Документально подтвержденной можно считать только добычу железной руды и выплавку из нее металла по Крайней мере с VII в. до н. э. Месторождения этой руды, лежащие на поверхности в виде глыб (лимонит), имеются, в частности, в Када эль-Метн, в верхнем течении (р. Эль-Кельб, где выходит на поверхность нижний слой известняка. Там же найдены и следы древних горных разработок, которые, правда, пока не поддаются датировке. Важнейшим свидетельством добычи железной руды в древнем Ливане являются две клинописные таблички-«накладные» на партию сырья с побережья Средиземного моря, которую в 550–549 гг. до н. э. получил некий Иддина-аху в месопотамском городе Уруке. В этих документах наряду с пурпурной шерстью упоминается так же ливанское железо (129 кг). Оно, по-видимому, не отличалось особым качеством, поскольку железо, ввозимое тем же Иддина-аху с Кипра, стоило почти в 2 раза дороже.

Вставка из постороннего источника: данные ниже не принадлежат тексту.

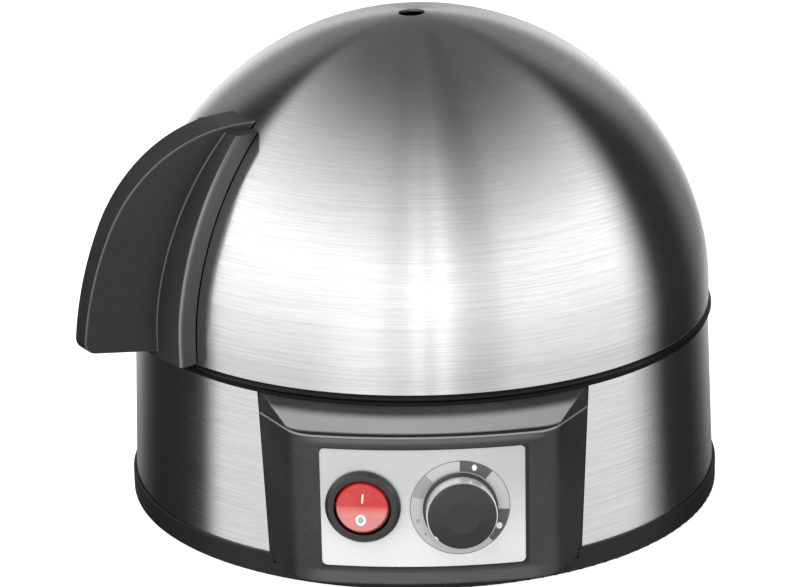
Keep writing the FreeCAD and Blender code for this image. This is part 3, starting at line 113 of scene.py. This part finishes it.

Параллелью к развитию финикийского бронзового литья является художественная резьба по слоновой! кости — столь же древний и также базировавшийся на привозном материале промысел. Резьба по кости в «золотой век» Финикии достигла своего расцвета, гармонически соединив в себе различные влияния.
Правда, в самих городах Ливана до сих пор найдены лишь небольшие фрагменты образцов финикийского искусства резьбы по кости IX–VII вв. до н. э. Но поскольку они, так же как и бронзовые чаши, нередко имеют пометки финикийским письмом и на финикийском языке, то происхождение значительной части изделий, сохранившихся в Палестине, Северной Сирии и Месопотамии, не подлежит сомнению.
Создается впечатление, что финикийские художники специализировались преимущественно на изготовлении украшений для обивки мебели, вроде тех прекрасных образцов из сирийской добычи Саргона II, которые сохранились главным образом в Нимруде.
В том же стиле выполнены дощечки из слоновой кости в северосирийском городе Арслан Таш и в Самарии. Вероятно, «дом из слоновой кости» во дворце царя Ахава (III Книга царств. XXII, 39) был назван благодаря его внутренней отделке. Во всяком случае, часть таких произведений прикладного искусства финикийского стиля, как ныне доказано, изготовлялась во внутренних областях Сирии, и притом именно в Хамате (ныне Хама). Там же находились и важнейшие источники сырья — области, через которые отступали сирийские слоны в долинах рек Оронта и Верхнего Евфрата.
Вполне понятно, почему здесь оседали на постоянное жительство финикийские резчики по слоновой кости. Но в Хамате тех времен были и другие мастера, изделия которых не носят отпечатка финикийских традиций.